Thursday 2 October 2014

Rocket Falls on Debut After Biggest German IPO Since 2007

Rocket Internet AG (RKET) shares fell on their first day of trading in Frankfurt, failing to replicate in Europe the investor hype over e-commerce stocks sparked by Alibaba Group Holding Ltd.’s debut.
The stock lost 3.9 percent to 40.84 euros at 11:15 a.m., valuing the startup investor that became famous for replicating businesses from Groupon Inc. to Airbnb Inc. at 6.3 billion euros ($8 billion). The Berlin-based company had priced the 1.6 billion-euro sale at the top end of its range, saying that demand for the stock outstripped supply by more than 10 times.
“You have to ask how much real demand there was to begin with, and how much it was people putting in excessive orders just to be on board,” said Peter Braendle, who manages 500 million euros in European equities at Swisscanto Asset Management AG in Zurich.
The slide mirrors that of Zalando SE -- another company backed by
Rocket founders Marc, Oliver and Alexander Samwer which had its trading debut yesterday -- and contrasts with a surge in shares of Alibaba Group when it started trading last month.

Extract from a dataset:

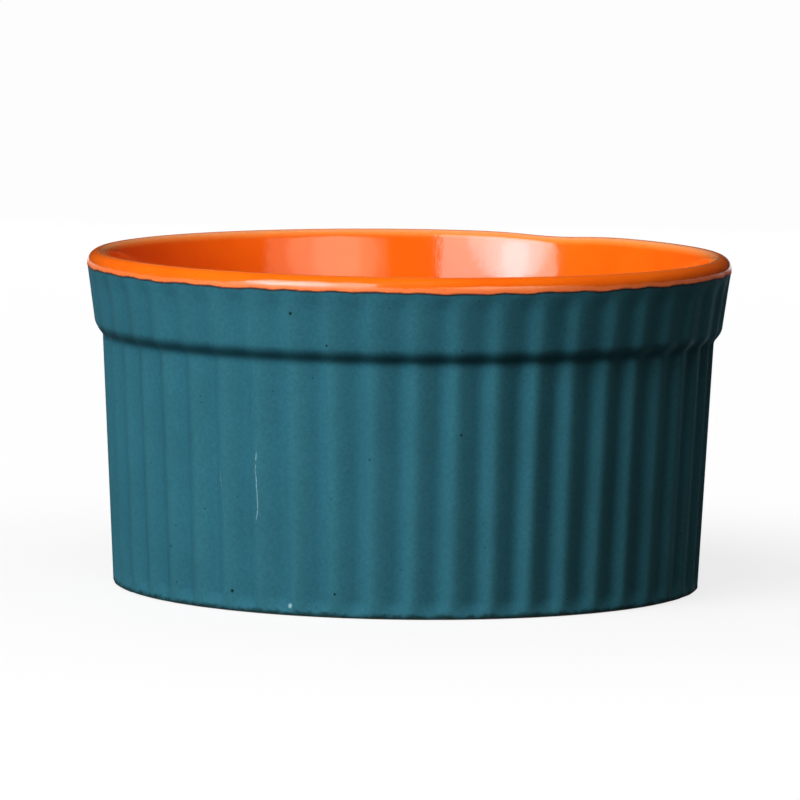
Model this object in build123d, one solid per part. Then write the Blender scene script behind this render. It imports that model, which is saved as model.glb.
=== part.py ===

Stocks fell around the world today, led by the biggest drop in Tokyo shares in almost seven months.
Rocket sold new stock at 42.50 euros apiece in the biggest initial public offering in Germany since 2007. The sale turns the Samwer brothers into billionaires and provides Rocket with funds to push deeper into emerging markets.
Photographer: Daniel Roland/AFP via Getty Images
CEO of German startup company Rocket Internet, Oliver Samwer (C), CFO Peter Kimpel (L)... Read More

Doubling Target

Last week, Rocket almost doubled its target for proceeds and then advanced the date of its listing after winning commitments to buy shares from JPMorgan Chase & Co. and Scotland’s Baillie Gifford & Co.
“Rocket doubled the size of their IPO -- it looks like that raised a maximum of cash as they are not sure they could do it again in the future,” said Mustapha Raddi, a managing director at Atlas Capital Markets near Paris.
Rocket and Zalando marked the busiest week in German technology stock sales in more than a decade. At the end of its Frankfurt debut yesterday, Zalando gave up all of its 14 percent gains. It fell 7.1 percent today, valuing the online apparel retailer at 4.9 billion euros. Alibaba rose 38 percent in its trading debut in New York last month after what was the largest IPO of all time.
IPOs in Europe this year gained an average of 11 percent from their listing to the first week, according to data compiled by Bloomberg.

Understanding Digital

Rocket’s sale proceeds, including the over-allotment option, would exceed the 1.45 billion euros from phone company Telefonica Deutschland Holding AG’s 2012 IPO, according to data compiled by Bloomberg. Auto supplier Tognum AG raised 2 billion euros in 2007.
Source: Rocket Internet AG via Bloomberg
The revenue will allow Rocket Internet AG Chief Executive Officer Oliver Samwer to... Read More
The revenue will allow Chief Executive Officer Oliver Samwer to expand in markets such as Latin America and Asia. He said last month online and mobile commerce have only started to gain steam since 2007 in the emerging markets it targets.
“Oliver is excellent in giving investors the feeling that he and his brothers understand the digital business,” Joel Kaczmarek, author of Samwer biography “The Godfathers of the Internet,” said in an e-mail. “His vision of conquering the different developing Internet markets seems actually very plausible and triggers the interests of investors that do not want to miss out on those opportunities.”

EHarmony, Pinterest

The brothers began their careers as Internet entrepreneurs in 1999 by cloning EBay Inc. (EBAY)’s business for the German market and subsequently selling it to the U.S. company.
Rocket has also duplicated sites such as those of EHarmony Inc. and Pinterest Inc. Rocket typically starts the companies, hires staff and provides initial marketing, design and management know-how.
Ten Rocket e-commerce startups for which shareholder Investment AB Kinnevik disclosed earnings -- including Lamoda, Dafiti and Westwing -- had an aggregate operating loss of 432 million euros last year on sales of 743 million euros, according to data compiled by Bloomberg.
The stake of Rocket’s controlling shareholder, the Samwer brothers’ Global Founders Fund, falls to 39.8 percent from 52 percent, assuming the over-allotment option is fully exercised.
Companies raised $64.3 billion in the third quarter, data compiled by Bloomberg show. Tele Columbus AG, Germany’s third-largest cable operator, this week announced plans to raise at least 300 million euros in an IPO.
Berenberg Bank, JPMorgan and Morgan Stanley arranged Rocket’s stock sale, with Bank of America Corp.’s Merrill Lynch, Citigroup Inc. and UBS AG as joint bookrunners.